The mind, left to its own devices, defaults to dissatisfaction. This is not a personal failing — it is a conditioning so pervasive, so socially reinforced, that most of us have never experienced life without it.

Separated from activity, the mind grows anxious. It insists that something important is being forgotten, that something necessary remains undone. The ego requires constant movement — toward achievement, toward acquisition, toward some future state of having finally made it — because stillness threatens the story it has constructed about who we are and why we matter. Busyness is not productivity. It is often just the ego’s preferred method of avoiding the present moment.

We are, as far as we know, the only creatures on this planet who exist in a chronic state of striving for things that have nothing to do with survival. Basic needs met, we immediately generate new ones. We rush and acquire and achieve, and the dissatisfaction simply relocates. There is always something else. There is never enough. And somewhere beneath the rushing, we have forgotten entirely what we are rushing toward.

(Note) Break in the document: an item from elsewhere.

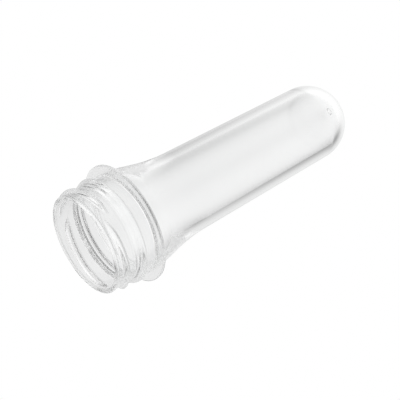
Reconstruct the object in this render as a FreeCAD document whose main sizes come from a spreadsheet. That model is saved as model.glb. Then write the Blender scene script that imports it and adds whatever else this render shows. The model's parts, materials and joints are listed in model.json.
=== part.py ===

The invitation — and it is a genuine invitation, not a command — is simply to stop. Not permanently, not as a rejection of goals or engagement with the world, but long enough to notice what is here when the striving quiets. What remains when the trance of busyness lifts is not emptiness. It is something that was always present beneath the noise: stillness, spaciousness, a quality of being that requires nothing further to be complete.

We can exist without the frenzy. More than that — we come alive in its absence.